## Problem to work on
Return all lines that include the string "this".

━━━━━━━━━━

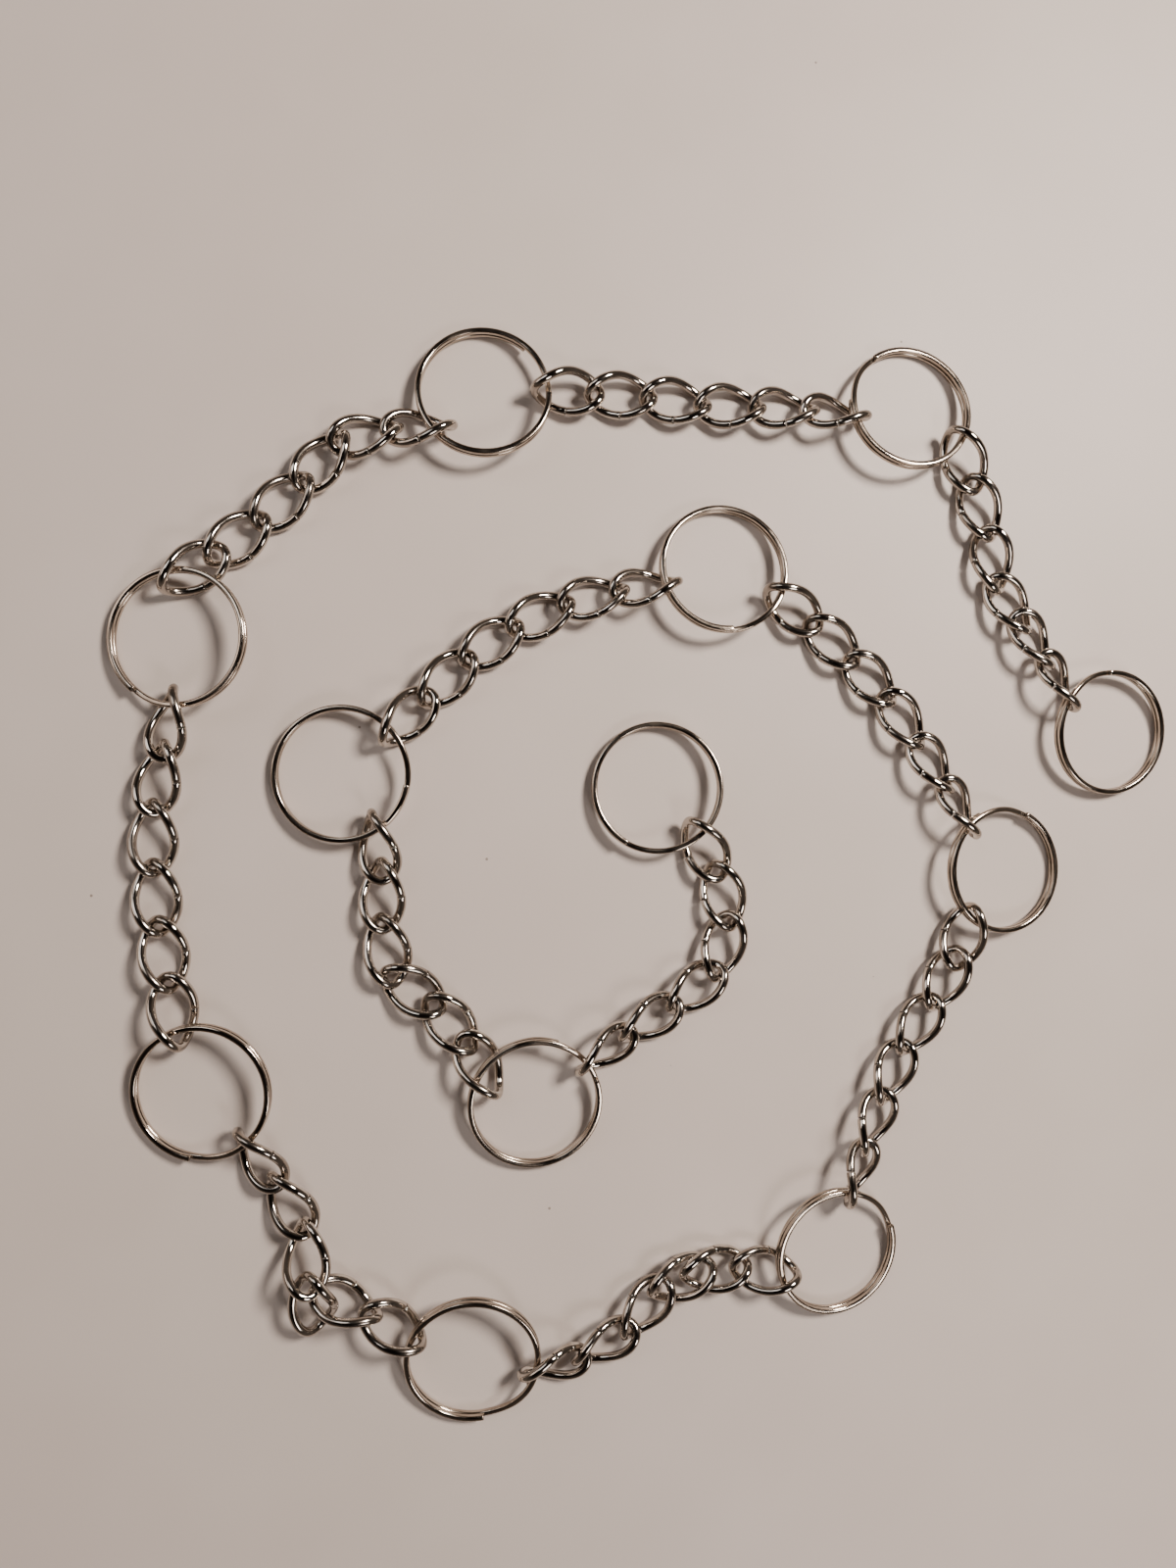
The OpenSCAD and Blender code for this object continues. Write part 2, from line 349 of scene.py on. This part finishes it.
def modelRing():
    sizes = ringSettings
    radius = (sizes["outer"] - sizes["wireWidth"]) / 2 * mm
    layer = (sizes["wireHeight"] + sizes["turnGap"]) * mm
    start = math.radians(sizes["climbArc"] / 2)
    arc = math.radians(360 - sizes["climbArc"])
    arcSteps = round((360 - sizes["climbArc"]) / sizes["arcStep"])
    climbSteps = round(sizes["climbArc"] / sizes["arcStep"])

    # the wire's section, stood up where the lower turn begins
    deselectAll()
    bpy.ops.mesh.primitive_plane_add(size=1)
    ring = bpy.context.object
    ring.name = "ringMaster"
    bpy.ops.object.mode_set(mode="EDIT")
    bpy.ops.mesh.select_mode(type="VERT")
    bpy.ops.mesh.select_all(action="SELECT")
    bpy.ops.transform.resize(value=(sizes["wireWidth"] * mm, sizes["wireHeight"] * mm, 1))
    bpy.ops.mesh.bevel(offset=sizes["corner"] * mm, segments=sizes["cornerSteps"], affect="VERTICES")
    bpy.ops.mesh.select_all(action="SELECT")
    bpy.ops.transform.rotate(value=math.pi / 2, orient_axis="X", center_override=(0, 0, 0))
    bpy.ops.transform.translate(value=(radius, 0, -layer / 2))
    bpy.ops.mesh.delete(type="ONLY_FACE")
    bpy.ops.mesh.select_all(action="SELECT")
    about = {"center": (0, 0, 0), "axis": (0, 0, -1)}  # spin turns clockwise about its axis
    bpy.ops.mesh.spin(steps=1, angle=start, **about)
    bpy.ops.mesh.select_all(action="INVERT")
    bpy.ops.mesh.delete(type="VERT")

    # the lower turn, the climb, and the upper turn
    bpy.ops.mesh.select_all(action="SELECT")
    bpy.ops.mesh.spin(steps=arcSteps, angle=arc, **about)
    for step in range(climbSteps):
        rise = [layer * (1 - math.cos(math.pi * k / climbSteps)) / 2 for k in (step, step + 1)]
        bpy.ops.mesh.spin(steps=1, angle=math.radians(sizes["arcStep"]), **about)
        bpy.ops.transform.translate(value=(0, 0, rise[1] - rise[0]))
    bpy.ops.mesh.spin(steps=arcSteps, angle=arc, **about)

    # close the two cut ends and round their edges
    sameAngle = 0.001  # radians
    for side in (-1, 1):
        bpy.ops.mesh.select_all(action="DESELECT")
        bpy.ops.object.mode_set(mode="OBJECT")
        for vertex in ring.data.vertices:
            atEnd = abs(math.atan2(vertex.co.y, vertex.co.x) + side * start) < sameAngle
            vertex.select = atEnd and vertex.co.z * side > 0
        bpy.ops.object.mode_set(mode="EDIT")
        bpy.ops.mesh.edge_face_add()
    bpy.ops.mesh.select_all(action="SELECT")
    bpy.ops.mesh.normals_make_consistent(inside=False)
    bpy.ops.mesh.select_all(action="DESELECT")
    bpy.ops.object.mode_set(mode="OBJECT")
    ring.data.materials.append(ringNickel)
    ring.data.materials.append(cutSteel)
    for face in ring.data.polygons:
        face.select = len(face.vertices) > 4
        face.material_index = 1 if face.select else 0
    bpy.ops.object.mode_set(mode="EDIT")
    bpy.ops.mesh.select_mode(type="FACE")
    bpy.ops.mesh.region_to_loop()
    bpy.ops.mesh.bevel(offset=sizes["endRounding"] * mm, segments=2, affect="EDGES", material=0)
    bpy.ops.object.mode_set(mode="OBJECT")
    makeActive(ring)
    bpy.ops.object.shade_smooth_by_angle(angle=smoothAngle)
    return ring


ringMaster = modelRing()
print("split ring modelled,", len(ringMaster.data.polygons), "faces")


# copies, each where the frame holds its solid

def surfaceMiddle(node):  # the middle of a node's surface, by area
    mesh = frame["nodes"][node].data
    areas = [face.area for face in mesh.polygons]
    return sum((face.center * a for face, a in zip(mesh.polygons, areas)), Vector()) / sum(areas)


ringCount = sum(name.startswith("ring_") for name in frame["nodes"])
for number in range(1, ringCount + 1):
    node = f"ring_{number}"
    middle, axes = ownAxes(looseSolids(node)[0])
    up = axes[2] * np.sign(axes[2][2])
    lighter = np.array(middle - np.array(surfaceMiddle(node)))  # the climb is where there is least wire
    towardsClimb = lighter - (lighter @ up) * up
    place = placeOf(middle, towardsClimb / np.linalg.norm(towardsClimb), up)
    ring = copyPiece(ringMaster, f"{node}_wire", place)
    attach(ring, node)
    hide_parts(node)

pairs = {"link_1": (1,), "links_2_3": (2, 3), "links_4_5": (4, 5), "link_6": (6,)}
endsOf = {"link_1": ("outer_ring_hinge", "hinge_1_2"), "links_2_3": ("hinge_1_2", "hinge_3_4"),
          "links_4_5": ("hinge_3_4", "hinge_5_6"), "link_6": ("hinge_5_6", "inner_ring_hinge")}
for run in range(1, ringCount):
    for group, members in pairs.items():
        node = f"run_{run}_{group}"
        outer, inner = (hingeAt[f"run_{run}_{name}"] for name in endsOf[group])
        solids = sorted((ownAxes(points) for points in looseSolids(node)),
                        key=lambda found: (found[0] - outer) @ (inner - outer))
        for member, (middle, axes) in zip(members, solids):
            along = axes[0] * np.sign(axes[0] @ (inner - outer))
            up = axes[2] * np.sign(axes[2][2])
            link = copyPiece(linkMaster, f"run_{run}_link_{member}_wire", placeOf(middle, along, up))
            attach(link, node)
            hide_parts(node)

for master in (linkMaster, ringMaster):
    bpy.data.objects.remove(master)
print("rings and links placed")


# the table: a pale laminate, with the faint mottle and dust of a used surface

tableSettings = {
    "size": 3.0,             # m
    "colours": ("#beb3ab", "#c8beb7"),
    "roughness": 0.5,
    "mottle": 40,            # mm
    "pebble": 0.9,           # mm, the laminate's pressed texture
    "pebbleDepth": 0.05,     # mm
    "pebbleStrength": 0.25,
    "dustColour": "#8b8077",
    "dustCell": 7,           # mm, there is a place for one speck in each cell of this size
    "speckRadius": 0.045,    # of a cell
    "bareCells": 0.96,       # share of the cells with no speck
}


def paleLaminate(name):
    # pressed laminate: matt, with a fine pebbled face that gives a soft sheen
    laminate = tableSettings
    material, tree, shader, where = startMaterial(name)
    mottle = addNode(tree, "ShaderNodeTexNoise", {"Scale": 1 / (laminate["mottle"] * mm), "Detail": 2.0},
                     {"Vector": where}).outputs["Fac"]
    pebble = addNode(tree, "ShaderNodeTexNoise", {"Scale": 1 / (laminate["pebble"] * mm), "Detail": 2.0},
                     {"Vector": where}).outputs["Fac"]
    cells = addNode(tree, "ShaderNodeTexVoronoi", {"Scale": 1 / (laminate["dustCell"] * mm)},
                    {"Vector": where}).outputs
    near = addNode(tree, "ShaderNodeMath", {"operation": "LESS_THAN", 1: laminate["speckRadius"]},
                   {0: cells["Distance"]}).outputs[0]
    few = addNode(tree, "ShaderNodeSeparateColor", {}, {"Color": cells["Color"]}).outputs[0]
    some = addNode(tree, "ShaderNodeMath", {"operation": "GREATER_THAN", 1: laminate["bareCells"]},
                   {0: few}).outputs[0]
    speck = addNode(tree, "ShaderNodeMath", {"operation": "MULTIPLY"}, {0: near, 1: some}).outputs[0]
    darker, paler = (linear(colour) for colour in laminate["colours"])
    base = addNode(tree, "ShaderNodeMix", {"data_type": "RGBA", 6: darker, 7: paler},
                   {0: mottle}).outputs[2]
    dusty = addNode(tree, "ShaderNodeMix", {"data_type": "RGBA", 7: linear(laminate["dustColour"])},
                    {0: speck, 6: base}).outputs[2]
    bump = addNode(tree, "ShaderNodeBump",
                   {"Strength": laminate["pebbleStrength"], "Distance": laminate["pebbleDepth"] * mm},
                   {"Height": pebble}).outputs["Normal"]
    tree.links.new(dusty, shader.inputs["Base Color"])
    tree.links.new(bump, shader.inputs["Normal"])
    shader.inputs["Roughness"].default_value = laminate["roughness"]
    return material


deselectAll()
bpy.ops.mesh.primitive_plane_add(size=tableSettings["size"])
table = bpy.context.object
table.name = "table"
table.data.materials.append(paleLaminate("paleLaminate"))
print("table laid")


# light: a soft lamp from the upper right, fainter ones around it, and a warm room with a dark ceiling

lightSettings = {
    "key": {"from": (0.46, 0.36, 0.70), "size": 0.24, "power": 13.5, "colour": "#fff1e6"},
    "second": {"from": (0.40, -0.60, 0.75), "size": 0.34, "power": 2.8, "colour": "#fff4ee"},
    "window": {"from": (-0.55, 0.50, 0.85), "size": 0.5, "power": 1.5, "colour": "#f4f2f2"},
    "fill": {"from": (-1.1, 0.4, 0.6), "size": 0.7, "power": 2, "colour": "#ffeee4"},
    "ceiling": "#1c1512",
    "walls": "#8d7f74",
    "wallsBelow": 0.25,      # how steeply up a direction points, 0 level and 1 straight up
    "ceilingAbove": 0.75,
    "roomStrength": 0.48,
}
for name in ("key", "second", "window", "fill"):
    settings = lightSettings[name]
    lamp = bpy.data.lights.new(name, "AREA")
    lamp.shape = "DISK"
    lamp.size = settings["size"]
    lamp.energy = settings["power"]
    lamp.color = linear(settings["colour"])[:3]
    lampObject = bpy.data.objects.new(name, lamp)
    bpy.context.scene.collection.objects.link(lampObject)
    lampObject.location = Vector(settings["from"])
    lampObject.rotation_euler = Vector(settings["from"]).to_track_quat("Z", "Y").to_euler()
world = bpy.data.worlds.new("room")
bpy.context.scene.world = world
world.use_nodes = True
background = world.node_tree.nodes["Background"]
towards = addNode(world.node_tree, "ShaderNodeTexCoord").outputs["Generated"]
height = addNode(world.node_tree, "ShaderNodeSeparateXYZ", {}, {"Vector": towards}).outputs["Z"]
overhead = addNode(world.node_tree, "ShaderNodeMapRange",
                   {"From Min": lightSettings["wallsBelow"], "From Max": lightSettings["ceilingAbove"]},
                   {"Value": height}).outputs["Result"]
walls, ceiling = (linear(lightSettings[name]) for name in ("walls", "ceiling"))
room = addNode(world.node_tree, "ShaderNodeMix", {"data_type": "RGBA", 6: walls, 7: ceiling},
               {0: overhead}).outputs[2]
world.node_tree.links.new(room, background.inputs["Color"])
background.inputs["Strength"].default_value = lightSettings["roomStrength"]
print("lamps lit")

━━━━━━━━━━

## Answer below
The OpenSCAD and Blender code for this object continues. Write part 2, from line 349 of scene.py on. This part finishes it.
    "dustCell": 7,           # mm, there is a place for one speck in each cell of this size